Le PC securité avec vue dégagée sur l'enceinte (photo FFF). 

 10H15 
Des vestiaires XXL, deux amphithéâtres et des séminaires

De part et d’autre du tunnel, la zone sportive, aux couleurs noires et blanches, sent encore la peinture fraîche. Tout a été modernisé avec des aménagements pour tous les acteurs (joueurs, arbitres, délégués, escort kids, mascotte). Une salle d’échauffement, des vestiaires spacieux et confortables où le moindre détail a été pensé jusqu’à la prise USB dans les casiers, une zone commune avec l’espace massage, un coin de balnéothérapie, une salle de repos, une zone de restauration… Seul hic, les vestiaires joueurs comptent 22 positions au lieu des 25 requises pour un club dont l’installation classée T1 est susceptible de recevoir des rencontres internationales. Un point à rectifier.


Le vestiaire des joueurs du SCO (photo FFF).

Les zones médias sont de qualité avec un cheminement distinct et deux amphithéâtres à disposition (150 et 250 places). « Le championnat, c’est dix-neuf dates à domicile par saison. La rentabilité de l’outil repose sur le hors match avec une location de l’espace modulable pour répondre à l’offre locale des séminaires », explique le stadium manager. 

 11 HEURES 
Peinture, branchement, pose, une centaine d’ouvriers mobilisés 

Nettoyage des sièges, branchement électrique, pose des interrupteurs ou suspensions, installation de la robinetterie, peinture des salons VIP, livraison de matériel ou mobilier, échafaudages encore nombreux, sonorisation pas encore installée… En tribunes ou dans les travées du stade, une centaine d’ouvriers s’affairent à dix jours de la 1re journée de Ligue 1. « On est dans la phase de finition et c’est toujours plus long que la réalisation de l’ouvrage en lui-même, reconnaît Morgan Potier. Ce sont des choses qui ne se voient pas forcément mais néanmoins nécessaires. » 


(Photo FFF)

Il est 12h30, la visite s’achève. La délégation rallie la gare d’Angers pour déjeuner. Elle échange sur les motifs de satisfaction et partage quelques craintes en vue de la 1ère journée de championnat contre le FC Nantes le 7 août. De retour chez eux, les bénévoles peaufineront rapidement leur rapport. Constitué d’une trentaine de pages et agrémenté de photos, il sera envoyé aux clubs concernés, au service des terrains et installations sportives de la FFF et son homologue de la LFP puis présenté lors de la prochaine réunion mensuelle de la CFTIS. Compte tenu de la reprise imminente des championnats, un avis préalable sera fourni afin de confirmer la tenue du premier match à domicile. Les clubs concernés feront, eux, tout pour rectifier rapidement les points qui méritent de l'être.

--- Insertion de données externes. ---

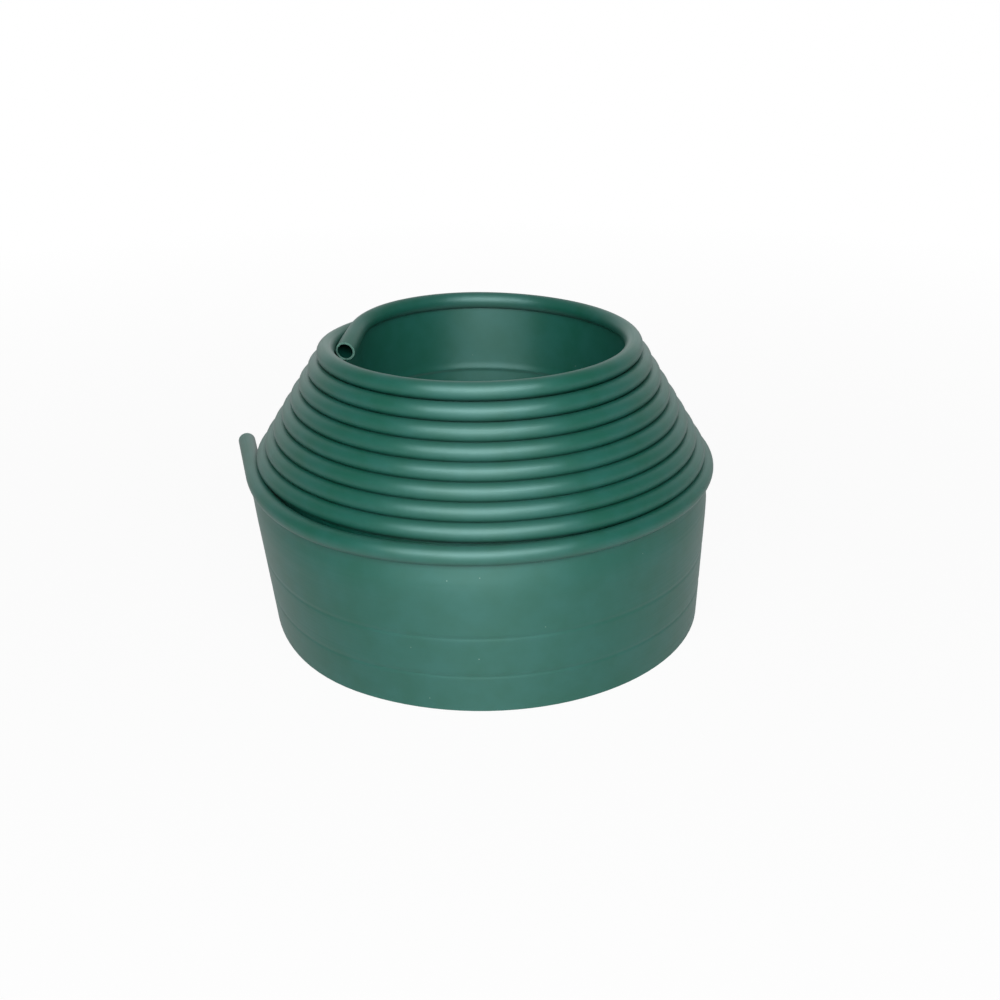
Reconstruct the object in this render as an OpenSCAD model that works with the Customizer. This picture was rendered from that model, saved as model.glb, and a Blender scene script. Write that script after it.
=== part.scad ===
// Roll of lawn edging: one extruded plastic strip with a hollow bead along its top edge and a thin
// flat blade below it, wound into a spiral. The bead of each turn sits on the bead of the turn outside
// it, so the beads climb a cone towards the middle. +Z is up, the floor is z = 0 and the winding turns
// about Z. The strip is one extrusion, and each node is one functional part of its section or ends.

/* [Strip] */
// Height of the strip, from its bottom edge to the top of the bead
strip_h = 150; // [125:1:200]
// Outer diameter of the hollow bead
bead_d = 14.8; // [10:0.1:20]
// Wall thickness of the hollow bead
bead_wall = 1.8; // [1.2:0.1:3.5]
// Thickness of the flat blade
blade_t = 1; // [0.8:0.1:2.5]
// Depth that the bottom edge is cut flat where it stands on the floor
foot_flat = 0.5; // [0.2:0.1:1]
// Hairline between two parts of the section
seam = 0.1; // [0.05:0.05:0.3]

/* [Anchor ribs] */
// Width of a rib where it meets the blade
rib_w = 6; // [3:0.5:10]
// Height of a rib above the blade's inner face
rib_h = 1.2; // [0.6:0.1:2.5]
// Distance of the upper rib below the bead's centre
upper_rib_drop = 70; // [40:0.5:85]
// Distance of the lower rib below the bead's centre
lower_rib_drop = 109; // [96:0.5:112]

/* [Winding] */
// Radius of the bead's centre line at the start of the innermost turn
eye_r = 128.2; // [100:0.2:200]
// Turns in the winding, up to where the outer end runs straight
turns = 8.955; // [5:0.005:11]
// Clear gap between the beads of two turns
bead_gap = 0.8; // [0.8:0.1:3]
// Clear gap between a blade and the bead of the next turn out
blade_gap = 0.5; // [0.5:0.05:2]
// Rings of points in one turn
turn_rings = 22; // [20:1:24]

/* [Stance] */
// Part of a turn, at the outer end, that stands flat on the floor
level_turns = 0.605; // [0.5:0.005:0.7]
// Part of a turn over which the strip comes down to the floor
sink_turns = 0.35; // [0.25:0.05:0.6]
// How far back from the outer end the climb of the turns is counted from, in turns
climb_back = 0.345; // [0.3:0.005:0.4]
// Slant of the piled turns, in degrees
stack_slant = 0.73; // [0:0.01:1]
// Side on which the slanted turns are highest, in degrees from +X
slant_side = 225; // [200:5:250]

/* [Outer end] */
// Part of a turn, at the outer end, over which the turn works loose
loose_turns = 0.415; // [0.3:0.005:0.45]
// How far the loose turn would swell out if nothing drew it in again
swell_out = 11; // [0:0.5:14]
// Part of a turn over which the straight end draws the loose turn in again
draw_turns = 0.122; // [0.1:0.002:0.2]
// How far it draws the loose turn in
draw_in = 7.1; // [0:0.1:9]
// Length of the straight outer end
tail_len = 93; // [60:1:150]
// Part of a turn over which the blade's foot splays out before it leans in
splay_turns = 0.4; // [0.2:0.05:0.6]
// Most that the foot splays out, in degrees
foot_splay = 0.9; // [0:0.1:2]
// Part of a turn, at the outer end, over which the blade leans in under the bead
lean_turns = 0.425; // [0.35:0.005:0.5]
// How far the blade's foot swings in, in degrees
foot_lean = 4.5; // [0:0.1:6]

/* [Inner end] */
// Part of a turn over which the inner end slips off the pile
slip_turns = 0.244; // [0.2:0.002:0.3]
// Clear gap between the slipped end and the bead beside it
slip_gap = 1.5; // [1:0.1:4]
// Height angle of the cut end beside the next turn's bead, in degrees
tip_angle = -14; // [-30:1:10]
// Height angle of the bend where the slipped end starts to run straight, in degrees
bend_angle = 14.5; // [10:0.5:40]

/* [Bead ends] */
// Length of the round bore at each cut end of the bead
bore_len = 25; // [20:1:30]

/* [Hidden] */

plastic_green = [0.18, 0.44, 0.36];
round_sides = 64;
bead_sides = 6;
bead_r = bead_d / 2;
bore_r = bead_r - bead_wall;
bead_flat = bead_r * cos(180 / bead_sides);
bead_floor_z = strip_h - bead_r - foot_flat;
blade_drop = strip_h - bead_r;

// A turn steps out until its bead clears the blade inside it, then up until the two beads clear.
radial_step = bead_r + blade_t / 2 + blade_gap;
turn_pitch = bead_d + bead_gap;
climb_step = sqrt(turn_pitch * turn_pitch - radial_step * radial_step);
slip_pitch = bead_d + slip_gap;
// Part of a turn in which the foot swings in, and the one over which the full swell would build up.
lean_span = 0.33;
swell_span = 0.5;

function unit(v) = v / norm(v);
function smooth(t) = let (c = max(0, min(1, t))) c * c * (3 - 2 * c);

// The strip starts at -X and runs clockwise from above; u counts the turns from there.
function azimuth(u) = 180 - 360 * u;
function pile_r(u) = eye_r + radial_step * u;
function pile_z(u) = bead_floor_z + climb_step * (turns - climb_back - u)
    + tan(stack_slant) * pile_r(u) * cos(azimuth(u) - slant_side);
function wound_r(u) = pile_r(u) + swell_out * smooth((u - turns + loose_turns) / swell_span)
    - draw_in * smooth((u - turns + draw_turns) / draw_turns);
function wound_z(u) = let (down = smooth((u - turns + level_turns + sink_turns) / sink_turns))
    (1 - down) * pile_z(u) + down * bead_floor_z;
function wound(u) = [wound_r(u) * cos(azimuth(u)), wound_r(u) * sin(azimuth(u)), wound_z(u)];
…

« On est attentifs quant à la programmation des rencontres du début de saison, assure le chef de projet infrastructures stades à la LFP. Les clubs ont la possibilité de formuler des vœux sur leur calendrier, et notamment demander à disputer leur première journée à l’extérieur. Ils doivent alors justifier cette requête dans l’optique de se laisser davantage de temps (1 semaine), pour des travaux de rénovation par exemple, sans garantie d’être exhaussés. Durant la saison, on essaie d’anticiper au maximum l’intersaison, avec une première réunion commune FFF/LFP et les clubs de National dès janvier, dans le but de les alerter sur les sujets infrastructurels et les attentes du niveau professionnel en matière règlementaire mais également en termes de pelouse, production TV, sécurité ou encore sur la Licence Club. Dès qu’une montée se dessine, la CFTIS de la FFF en lien avec la LFP se rapproche du club concerné pour une revue individualisée des différents sujets majeurs qui seront scrutés lors d’une future visite de classement. Une visite technique peut également être organisée sur place afin d’identifier rapidement les modifications à apporter pour minimiser le travail en urgence en fin de saison. » Dans la mesure où leur infrastructure habituelle ne serait pas déjà classée en niveau T1 ni leur éclairage en niveau E3 au minimum, les clubs accédants ont l’obligation par la CIS de la LFP de fournir un terrain de repli, le 30 juin au plus tard. Au cas où. 

Si le SCO Angers, relégué en Ligue 2, et le Stade Lavallois, qui s'y est maintenu in extremis, ont vécu des saisons compliquées sur le plan sportif, le travail effectué durant l’été a notamment permis à leurs enceintes d’accueillir un évènement international d’envergure : le Tournoi de France féminin 2023 en février dernier. 

 Chiffres clés 

105 x 68
En mètres, les dimensions règlementaires de l’aire de jeu.
7
Niveaux de classement pour une installation sportive comme pour l’éclairage (4 niveaux de classement spécifique pour le Futsal).
25
Le nombre de sièges requis dans les vestiaires joueurs pour une installation classée en T1 qui peut accueillir des matches internationaux.
660
Le nombre de bénévoles mobilisés autour des terrains et installations sportives.